== REQUIREMENTS ==
Repeat the whole listing exactly as written.

== SOURCE DATA ==

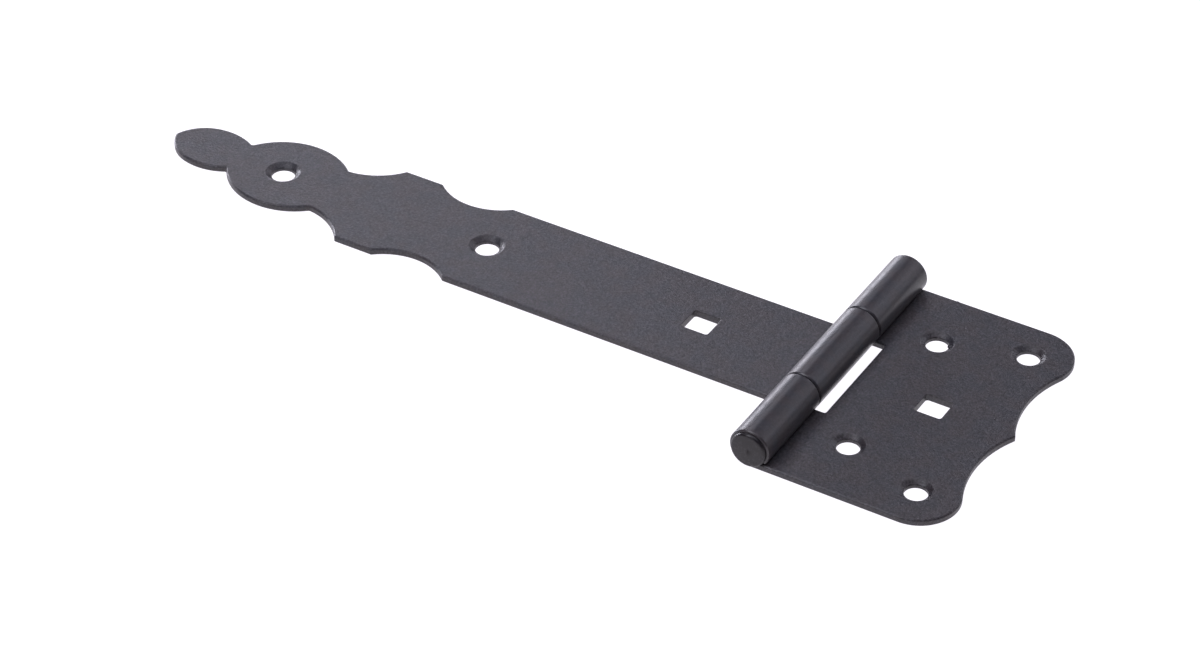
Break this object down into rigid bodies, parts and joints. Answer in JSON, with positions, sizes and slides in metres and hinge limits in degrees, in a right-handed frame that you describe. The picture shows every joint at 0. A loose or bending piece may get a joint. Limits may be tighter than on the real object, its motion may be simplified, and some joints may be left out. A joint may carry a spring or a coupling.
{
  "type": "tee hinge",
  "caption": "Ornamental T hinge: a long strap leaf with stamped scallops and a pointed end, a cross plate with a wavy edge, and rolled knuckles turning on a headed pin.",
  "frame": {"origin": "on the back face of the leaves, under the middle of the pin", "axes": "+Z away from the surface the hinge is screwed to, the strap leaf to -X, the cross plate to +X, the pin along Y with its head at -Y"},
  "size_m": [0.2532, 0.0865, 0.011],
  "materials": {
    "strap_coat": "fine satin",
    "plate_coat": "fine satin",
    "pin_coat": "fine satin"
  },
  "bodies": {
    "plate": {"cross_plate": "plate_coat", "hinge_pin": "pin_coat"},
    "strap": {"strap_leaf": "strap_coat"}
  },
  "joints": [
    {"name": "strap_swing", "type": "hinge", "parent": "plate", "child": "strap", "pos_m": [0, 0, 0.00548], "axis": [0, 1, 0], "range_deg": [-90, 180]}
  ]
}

== EXERCISE ANSWER ==
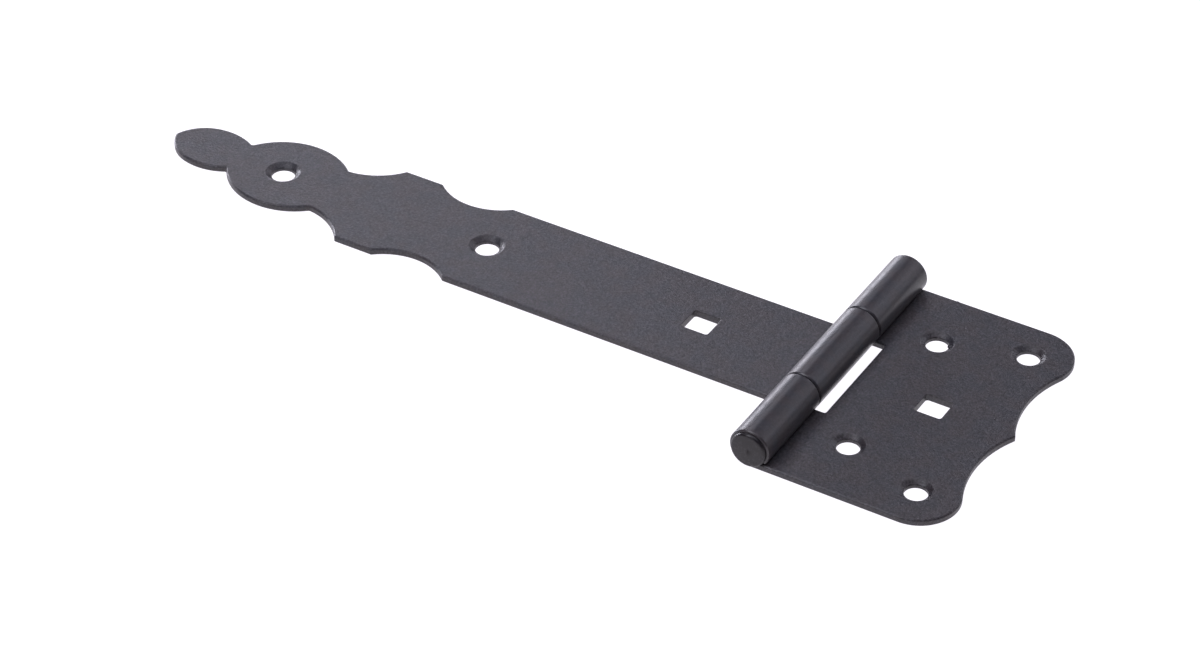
Break this object down into rigid bodies, parts and joints. Answer in JSON, with positions, sizes and slides in metres and hinge limits in degrees, in a right-handed frame that you describe. The picture shows every joint at 0. A loose or bending piece may get a joint. Limits may be tighter than on the real object, its motion may be simplified, and some joints may be left out. A joint may carry a spring or a coupling.
{
  "type": "tee hinge",
  "caption": "Ornamental T hinge: a long strap leaf with stamped scallops and a pointed end, a cross plate with a wavy edge, and rolled knuckles turning on a headed pin.",
  "frame": {"origin": "on the back face of the leaves, under the middle of the pin", "axes": "+Z away from the surface the hinge is screwed to, the strap leaf to -X, the cross plate to +X, the pin along Y with its head at -Y"},
  "size_m": [0.2532, 0.0865, 0.011],
  "materials": {
    "strap_coat": "fine satin",
    "plate_coat": "fine satin",
    "pin_coat": "fine satin"
  },
  "bodies": {
    "plate": {"cross_plate": "plate_coat", "hinge_pin": "pin_coat"},
    "strap": {"strap_leaf": "strap_coat"}
  },
  "joints": [
    {"name": "strap_swing", "type": "hinge", "parent": "plate", "child": "strap", "pos_m": [0, 0, 0.00548], "axis": [0, 1, 0], "range_deg": [-90, 180]}
  ]
}